In 2007, the world marked the bicentenary of the Abolition of the Slave Trade Act. This was the act of parliament that had been prepared and argued for by William Wilberforce and others and abolished the British trade in slaves. It did not effectively abolish slavery, and indeed we are conscious in our own day that slavery continues to exist. There is a whole new movement working against slavery in the modern era, in which the Abbey is involved. In March 2007 we marked the two hundred years since the bill had become law with a special service here in the Abbey, attended by The Queen and descendants of slaves and descendants of abolitionists. It seemed to me typical in this country that we should mark an historic moment like this in church. In France, I noted, the President unveiled a statue in a Parisian park. The United Kingdom, unlike France, is not a secular State. It is a country in which national celebrations are in church or at least supported by the Church.
The nature of British society has changed radically since the Second World War. When that war came to an end in 1945, Britain still had an Empire, which would evolve into a Commonwealth of Nations, many of them with The Queen as Head of State. That evolution happened through a very few years, from the independence of India and Pakistan in 1947, to the independence of Ghana in 1957, followed rapidly by what the then Prime Minister Harold Macmillan called a wind of change, with nearly every country of the Empire becoming a republic or a self-governing realm by the early 1960s. The Queen continues as Head of the Commonwealth, and will be succeeded by the Prince of Wales, and relationships continue to be warm and friendly between the Commonwealth countries and the United Kingdom.
And of course this country itself has changed, largely through inward migration from Commonwealth and other countries. This began at a significant level in 1948. The depredations of the Second World War meant that the United Kingdom had a need for additional workers to sustain the life of the nation and to enable post-war recovery. People came first to work here from the West Indies and then people of Asian heritage from parts of Africa, being ejected by new African governments. People came from Pakistan to work in Lancashire at a time when the British cotton industry was subject to foreign rivalry and needed to work a 24 hour day and 7 day week, though the inevitable collapse of the British cotton industry came not many years later.
The need for additional manpower in this country after the war, joined with the aspirations of those arriving to work here have led over the past seventy or so years to a British population now representing almost every nation in the world and every world faith.
There remains therefore an important task: to enable the members of the various world faiths not simply to sit alongside one another but actively to collaborate and cooperate for the good of all their members and indeed for the good of the nation as a whole. There have been and are organisations which aim to bring faith leaders together. Some of them are deliberate attempts to do so for their own sake; others bring faith leaders together for a particular purpose.
It has been a privilege for me for some years to be part of a group of faith leaders brought together for breakfast meetings with the Metropolitan Police Commissioner. We developed a plan for how we should react in the event of a major terrorist incident in the capital city. There would be a fortnight of events culminating in a special service of commemoration in Westminster Abbey. Astonishingly quickly after the plan had been developed, an attack on the Palace of Westminster led to the death of a police officer and other victims in March 2017. The faith communities came together the next day in Trafalgar Square; other events followed including an occupation of Westminster Bridge when Muslim, Christian and other women linked hands to commemorate the victims and to model collaboration. The service here in the Abbey was supported by the Duke and Duchess of Cambridge and Prince Harry, who spent time with the families of the victims and the police first responders.

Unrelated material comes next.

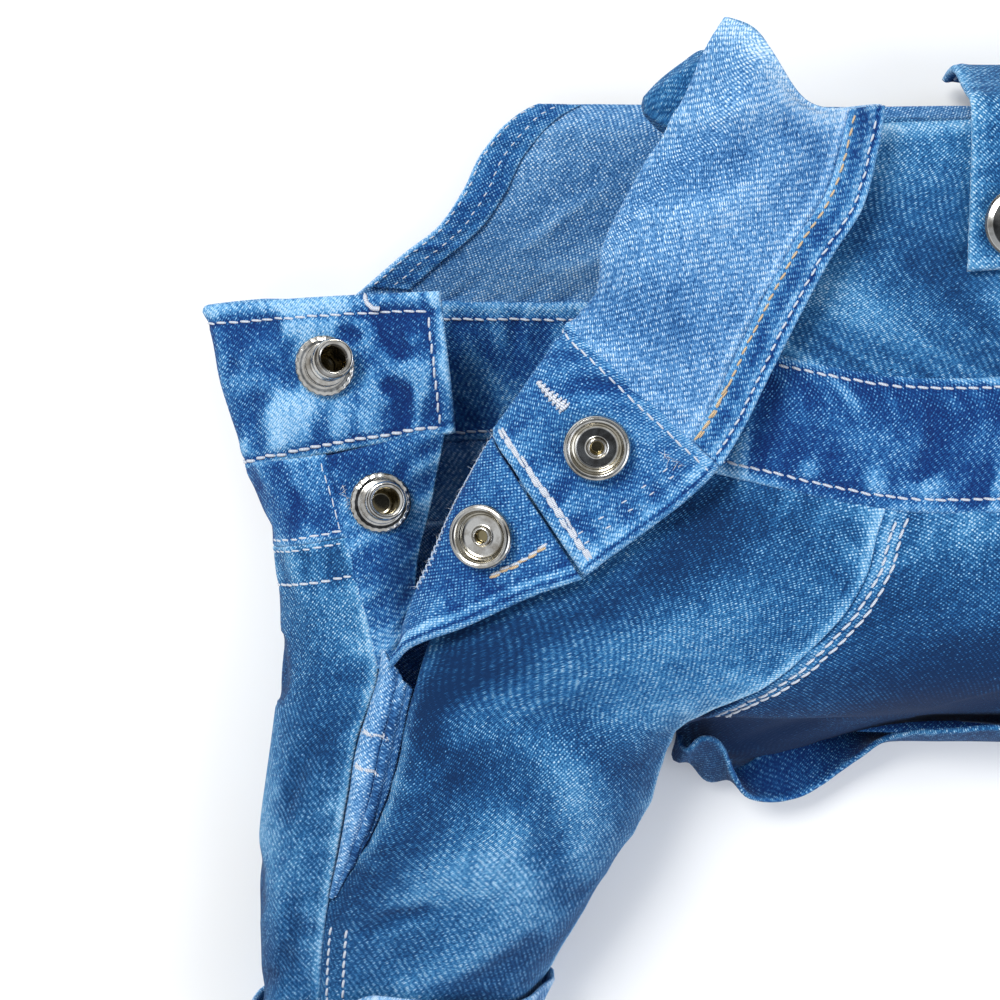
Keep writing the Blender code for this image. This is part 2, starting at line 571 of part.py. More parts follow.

At the annual Commonwealth Day service attended by The Queen and other members of the Royal Family every year, prayers are said from the various faith traditions. This is a wonderful example of collaboration between the faiths, behind which are annual and more regular meetings and other occasions through the year of a similar kind.
Last Tuesday, in my sermon at a celebration of the current Abbey Church’s first 750 years with The Queen, I spoke of the need as I saw it for the Government to be more consistently and positively engaged with the faith communities and to offer practical support and encouragement for their development. I saw this as a positive development of the relationship between Church and State that has characterised the British system.
From my long years in Church education I took one particular example, which I repeat now. One third of our State funded schools have been founded by the Church of England and the Catholic Church and they flourish in our system of maintained education. But too many Muslim children are being educated in poorly funded independent schools. There should be a clear duty on Government to encourage excellent State funded Muslim schools. Irish immigrants in the 19th century were able to study in emerging Catholic schools. That community is fully incorporated in our society. A substantial number of State funded Muslim schools would contribute to similar incorporation, to mutual engagement and flourishing.
In the 19th century and through much of the 20th century, many commentators confidently predicted that religion would fade away and that people would become autonomous, free individuals, able to make their own decisions in life and no longer haunted by the idea of a divine being controlling or manipulating people one way or the other.
There are many signs that religion and religious belief and practice are alive and well. There has been some significant growth for the many denominations and faiths that continue to offer ministry and pastoral care to their adherents and others in this country.
Of course, as with the Church of England, all these denominational and faith communities must continue to have and develop their own particular character. However, the place of religion in our national life needs to be honoured and respected by the organs of the State, and where possible, to be supported and encouraged. This is particularly obvious in the close relationship between Government and the religious communities over Church and other Faith schools. And the principle can be and should be extended.
In 2012, The Queen addressed this issue at an event for the nine major world faiths at Lambeth Palace, the home of the Archbishop of Canterbury. Her Majesty said, ‘We should remind ourselves of the significant position of the Church of England in our nation’s life. The concept of our established Church is occasionally misunderstood and, I believe, commonly under-appreciated. Its role is not to defend Anglicanism to the exclusion of other religions. Instead, the Church has a duty to protect the free practice of all faiths in this country. It certainly provides an identity and spiritual dimension for its own many adherents. But also, gently and assuredly, the Church of England has created an environment for other faith communities and indeed people of no faith to live freely. Woven into the fabric of this country, the Church has helped to build a better society – more and more in active co-operation for the common good with those of other faiths.’